Introduction to Parliament and Select Committee Report

The Bill was referred to the Finance and Expenditure Committee (FEC) who produced their select committee report on 4 August 2020.  In its report, the FEC recommended that the Bill be passed with certain amendments, including:

  • Ensuring the regime was sufficiently flexible to manage different types of FMIs, noting international practice where different types of FMIs are subject to different regulatory regimes
  • Amending the purpose clause of the Bill to note stability and confidence in the financial system
  • Broadening the circumstances in which either of the RBNZ and the FMA (as joint regulators) could agree that one regulator may act as sole regulator in a particular case
  • Increasing the flexibility for ministerial approval or consent to decisions made by a regulator
  • Establishing a transition process for settlement systems that have been designated under the Reserve Bank of New Zealand Act 1989.

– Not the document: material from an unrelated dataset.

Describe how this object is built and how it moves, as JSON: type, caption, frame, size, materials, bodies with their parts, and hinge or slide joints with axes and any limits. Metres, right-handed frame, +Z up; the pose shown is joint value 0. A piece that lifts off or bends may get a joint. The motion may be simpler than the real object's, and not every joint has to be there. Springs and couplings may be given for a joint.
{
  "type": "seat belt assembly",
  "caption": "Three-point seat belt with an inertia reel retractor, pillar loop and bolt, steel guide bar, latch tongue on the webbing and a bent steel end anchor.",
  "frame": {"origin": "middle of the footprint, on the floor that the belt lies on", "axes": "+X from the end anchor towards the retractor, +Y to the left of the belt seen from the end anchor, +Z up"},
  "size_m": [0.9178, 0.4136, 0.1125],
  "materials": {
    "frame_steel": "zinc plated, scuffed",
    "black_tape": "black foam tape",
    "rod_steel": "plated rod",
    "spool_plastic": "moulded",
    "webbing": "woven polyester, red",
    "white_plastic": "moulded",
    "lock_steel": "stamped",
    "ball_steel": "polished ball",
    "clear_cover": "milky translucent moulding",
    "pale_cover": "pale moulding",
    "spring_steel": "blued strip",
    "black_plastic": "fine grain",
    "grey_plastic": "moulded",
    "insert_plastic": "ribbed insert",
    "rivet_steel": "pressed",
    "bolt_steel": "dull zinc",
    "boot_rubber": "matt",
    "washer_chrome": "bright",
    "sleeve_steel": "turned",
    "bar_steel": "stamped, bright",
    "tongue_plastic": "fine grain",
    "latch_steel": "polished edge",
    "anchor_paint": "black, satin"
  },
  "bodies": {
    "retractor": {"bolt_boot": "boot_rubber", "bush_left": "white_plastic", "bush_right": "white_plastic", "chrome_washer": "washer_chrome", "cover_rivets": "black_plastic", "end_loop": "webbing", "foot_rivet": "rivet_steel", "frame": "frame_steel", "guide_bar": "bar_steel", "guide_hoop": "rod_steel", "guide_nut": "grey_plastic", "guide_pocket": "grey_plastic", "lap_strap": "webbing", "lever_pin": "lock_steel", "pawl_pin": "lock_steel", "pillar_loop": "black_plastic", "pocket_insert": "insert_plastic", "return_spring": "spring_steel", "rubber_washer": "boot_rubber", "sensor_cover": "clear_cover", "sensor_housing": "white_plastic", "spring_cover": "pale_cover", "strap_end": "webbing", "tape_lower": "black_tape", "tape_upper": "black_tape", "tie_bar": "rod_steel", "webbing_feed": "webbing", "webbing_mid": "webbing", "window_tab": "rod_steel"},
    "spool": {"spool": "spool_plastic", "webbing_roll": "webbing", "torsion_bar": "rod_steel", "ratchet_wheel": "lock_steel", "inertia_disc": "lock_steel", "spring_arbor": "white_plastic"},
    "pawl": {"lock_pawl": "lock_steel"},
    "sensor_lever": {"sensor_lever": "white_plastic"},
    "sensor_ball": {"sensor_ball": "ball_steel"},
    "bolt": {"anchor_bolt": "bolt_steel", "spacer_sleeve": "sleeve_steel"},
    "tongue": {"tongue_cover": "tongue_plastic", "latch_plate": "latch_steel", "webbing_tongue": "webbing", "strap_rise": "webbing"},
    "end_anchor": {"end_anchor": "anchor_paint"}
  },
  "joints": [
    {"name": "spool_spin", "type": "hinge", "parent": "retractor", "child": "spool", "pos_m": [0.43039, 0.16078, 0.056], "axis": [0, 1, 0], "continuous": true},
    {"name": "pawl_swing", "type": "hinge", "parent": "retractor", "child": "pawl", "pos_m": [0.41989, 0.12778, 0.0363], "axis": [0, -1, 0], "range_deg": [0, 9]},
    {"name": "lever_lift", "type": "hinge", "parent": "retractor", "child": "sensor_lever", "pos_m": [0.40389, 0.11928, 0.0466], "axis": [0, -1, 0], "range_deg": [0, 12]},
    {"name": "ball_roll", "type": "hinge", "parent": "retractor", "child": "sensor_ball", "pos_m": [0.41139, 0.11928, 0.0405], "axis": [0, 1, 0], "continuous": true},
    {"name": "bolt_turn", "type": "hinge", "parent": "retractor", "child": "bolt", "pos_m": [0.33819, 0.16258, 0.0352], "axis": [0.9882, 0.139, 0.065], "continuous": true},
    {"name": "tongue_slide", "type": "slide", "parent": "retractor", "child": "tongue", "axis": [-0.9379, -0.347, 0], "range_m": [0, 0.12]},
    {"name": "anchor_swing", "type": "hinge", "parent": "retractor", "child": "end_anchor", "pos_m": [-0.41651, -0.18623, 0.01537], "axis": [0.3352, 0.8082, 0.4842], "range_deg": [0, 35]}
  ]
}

The Bill had its second reading on 16 March 2021 and, following a debate by a committee of the whole House, attained royal assent on 10 May 2021.

Next steps

The Reserve Bank and the FMA need to identify which FMIs are 'systemically important'.  Regulators have indicated that there will be a transitional phase of approximately 18 months under the new regulatory framework.  Public consultation will also occur during this period on important implementation matters such as the design of standards to be made under the new regime.